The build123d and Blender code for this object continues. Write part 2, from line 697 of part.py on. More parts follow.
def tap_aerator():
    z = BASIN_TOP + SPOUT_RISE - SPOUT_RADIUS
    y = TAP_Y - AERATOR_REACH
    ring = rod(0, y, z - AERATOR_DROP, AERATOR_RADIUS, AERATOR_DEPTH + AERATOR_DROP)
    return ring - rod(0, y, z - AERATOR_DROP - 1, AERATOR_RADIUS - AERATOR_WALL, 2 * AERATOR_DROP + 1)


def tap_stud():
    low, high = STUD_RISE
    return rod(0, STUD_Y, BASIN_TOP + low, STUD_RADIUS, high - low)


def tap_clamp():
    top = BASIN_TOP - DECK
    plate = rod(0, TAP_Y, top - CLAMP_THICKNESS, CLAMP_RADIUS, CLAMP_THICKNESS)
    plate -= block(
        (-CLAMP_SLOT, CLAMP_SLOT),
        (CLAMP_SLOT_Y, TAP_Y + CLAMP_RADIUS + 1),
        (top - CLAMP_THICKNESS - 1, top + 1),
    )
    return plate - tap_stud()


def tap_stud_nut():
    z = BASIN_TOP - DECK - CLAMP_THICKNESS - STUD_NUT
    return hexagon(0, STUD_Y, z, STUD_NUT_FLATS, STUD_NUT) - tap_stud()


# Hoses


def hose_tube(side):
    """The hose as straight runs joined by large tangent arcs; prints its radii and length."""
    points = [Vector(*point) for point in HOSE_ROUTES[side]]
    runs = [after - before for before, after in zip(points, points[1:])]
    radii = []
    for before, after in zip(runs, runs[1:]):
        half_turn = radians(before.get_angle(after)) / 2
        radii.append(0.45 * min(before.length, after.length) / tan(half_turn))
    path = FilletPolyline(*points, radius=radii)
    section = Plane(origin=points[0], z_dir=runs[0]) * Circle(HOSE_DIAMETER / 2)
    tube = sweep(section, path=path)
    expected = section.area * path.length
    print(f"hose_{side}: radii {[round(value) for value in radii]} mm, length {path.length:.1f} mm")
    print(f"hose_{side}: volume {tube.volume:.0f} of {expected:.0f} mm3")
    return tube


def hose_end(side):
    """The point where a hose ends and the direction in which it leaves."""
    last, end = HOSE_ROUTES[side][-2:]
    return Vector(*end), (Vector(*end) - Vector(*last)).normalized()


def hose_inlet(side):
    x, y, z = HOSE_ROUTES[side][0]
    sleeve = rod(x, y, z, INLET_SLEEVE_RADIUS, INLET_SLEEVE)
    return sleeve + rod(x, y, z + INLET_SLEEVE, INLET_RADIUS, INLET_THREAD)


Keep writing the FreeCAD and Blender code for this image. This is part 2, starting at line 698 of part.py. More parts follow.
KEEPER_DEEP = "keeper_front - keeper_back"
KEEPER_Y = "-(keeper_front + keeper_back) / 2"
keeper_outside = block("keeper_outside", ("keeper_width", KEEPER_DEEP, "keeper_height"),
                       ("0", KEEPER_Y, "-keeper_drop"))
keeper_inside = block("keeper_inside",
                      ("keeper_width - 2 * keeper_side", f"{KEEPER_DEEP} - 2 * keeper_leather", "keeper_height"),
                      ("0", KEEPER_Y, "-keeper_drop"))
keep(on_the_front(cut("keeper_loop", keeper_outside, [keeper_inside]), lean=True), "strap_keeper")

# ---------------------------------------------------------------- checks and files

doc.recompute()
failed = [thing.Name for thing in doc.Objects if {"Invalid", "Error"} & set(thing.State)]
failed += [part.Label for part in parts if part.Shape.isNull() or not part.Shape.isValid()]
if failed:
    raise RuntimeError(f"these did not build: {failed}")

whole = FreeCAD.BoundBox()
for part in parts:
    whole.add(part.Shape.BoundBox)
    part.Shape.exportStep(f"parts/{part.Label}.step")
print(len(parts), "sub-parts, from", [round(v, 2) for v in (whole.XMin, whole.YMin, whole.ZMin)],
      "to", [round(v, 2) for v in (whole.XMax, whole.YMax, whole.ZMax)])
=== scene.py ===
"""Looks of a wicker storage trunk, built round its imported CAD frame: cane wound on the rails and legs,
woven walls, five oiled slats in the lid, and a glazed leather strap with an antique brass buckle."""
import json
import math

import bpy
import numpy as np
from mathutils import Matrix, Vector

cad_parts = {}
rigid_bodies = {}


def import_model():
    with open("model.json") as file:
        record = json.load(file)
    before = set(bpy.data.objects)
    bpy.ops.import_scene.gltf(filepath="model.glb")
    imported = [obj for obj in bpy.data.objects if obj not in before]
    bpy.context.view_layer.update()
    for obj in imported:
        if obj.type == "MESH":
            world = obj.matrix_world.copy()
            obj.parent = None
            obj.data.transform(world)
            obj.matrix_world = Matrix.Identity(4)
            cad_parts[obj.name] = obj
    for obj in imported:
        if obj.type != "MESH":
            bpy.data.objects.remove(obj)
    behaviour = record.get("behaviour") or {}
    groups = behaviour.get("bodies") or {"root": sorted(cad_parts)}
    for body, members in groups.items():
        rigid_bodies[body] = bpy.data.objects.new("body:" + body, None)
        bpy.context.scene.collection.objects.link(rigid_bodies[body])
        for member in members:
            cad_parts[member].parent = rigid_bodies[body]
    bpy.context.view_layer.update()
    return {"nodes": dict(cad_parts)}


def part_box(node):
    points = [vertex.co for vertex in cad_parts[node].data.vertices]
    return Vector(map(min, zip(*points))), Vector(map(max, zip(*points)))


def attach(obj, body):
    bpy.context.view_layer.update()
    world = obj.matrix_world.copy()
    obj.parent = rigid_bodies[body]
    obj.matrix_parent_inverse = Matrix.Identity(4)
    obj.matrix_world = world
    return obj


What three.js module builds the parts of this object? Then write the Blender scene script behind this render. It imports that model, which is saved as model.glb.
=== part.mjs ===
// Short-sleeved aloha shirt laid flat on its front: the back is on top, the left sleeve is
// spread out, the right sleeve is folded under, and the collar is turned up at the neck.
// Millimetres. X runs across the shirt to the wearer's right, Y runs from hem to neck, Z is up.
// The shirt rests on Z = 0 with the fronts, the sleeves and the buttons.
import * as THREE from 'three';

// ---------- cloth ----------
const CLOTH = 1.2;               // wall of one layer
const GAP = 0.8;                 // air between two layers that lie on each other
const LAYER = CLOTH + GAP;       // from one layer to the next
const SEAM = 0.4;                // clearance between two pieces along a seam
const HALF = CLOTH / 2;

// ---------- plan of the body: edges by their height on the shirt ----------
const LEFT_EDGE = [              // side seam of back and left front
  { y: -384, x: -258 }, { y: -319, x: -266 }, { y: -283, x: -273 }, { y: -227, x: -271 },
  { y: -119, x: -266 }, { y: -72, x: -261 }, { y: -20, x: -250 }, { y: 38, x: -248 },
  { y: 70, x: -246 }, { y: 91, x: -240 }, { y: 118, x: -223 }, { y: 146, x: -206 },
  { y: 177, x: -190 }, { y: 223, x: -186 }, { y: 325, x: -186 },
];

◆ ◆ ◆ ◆

[Given problem]: Retype exactly the lines above, from the one with "whole = FreeCAD.BoundBox()" through the one with "for member in", inclusive.

[Problem solution]:
whole = FreeCAD.BoundBox()
for part in parts:
    whole.add(part.Shape.BoundBox)
    part.Shape.exportStep(f"parts/{part.Label}.step")
print(len(parts), "sub-parts, from", [round(v, 2) for v in (whole.XMin, whole.YMin, whole.ZMin)],
      "to", [round(v, 2) for v in (whole.XMax, whole.YMax, whole.ZMax)])
=== scene.py ===
"""Looks of a wicker storage trunk, built round its imported CAD frame: cane wound on the rails and legs,
woven walls, five oiled slats in the lid, and a glazed leather strap with an antique brass buckle."""
import json
import math

import bpy
import numpy as np
from mathutils import Matrix, Vector

cad_parts = {}
rigid_bodies = {}


def import_model():
    with open("model.json") as file:
        record = json.load(file)
    before = set(bpy.data.objects)
    bpy.ops.import_scene.gltf(filepath="model.glb")
    imported = [obj for obj in bpy.data.objects if obj not in before]
    bpy.context.view_layer.update()
    for obj in imported:
        if obj.type == "MESH":
            world = obj.matrix_world.copy()
            obj.parent = None
            obj.data.transform(world)
            obj.matrix_world = Matrix.Identity(4)
            cad_parts[obj.name] = obj
    for obj in imported:
        if obj.type != "MESH":
            bpy.data.objects.remove(obj)
    behaviour = record.get("behaviour") or {}
    groups = behaviour.get("bodies") or {"root": sorted(cad_parts)}
    for body, members in groups.items():
        rigid_bodies[body] = bpy.data.objects.new("body:" + body, None)
        bpy.context.scene.collection.objects.link(rigid_bodies[body])
        for member in members:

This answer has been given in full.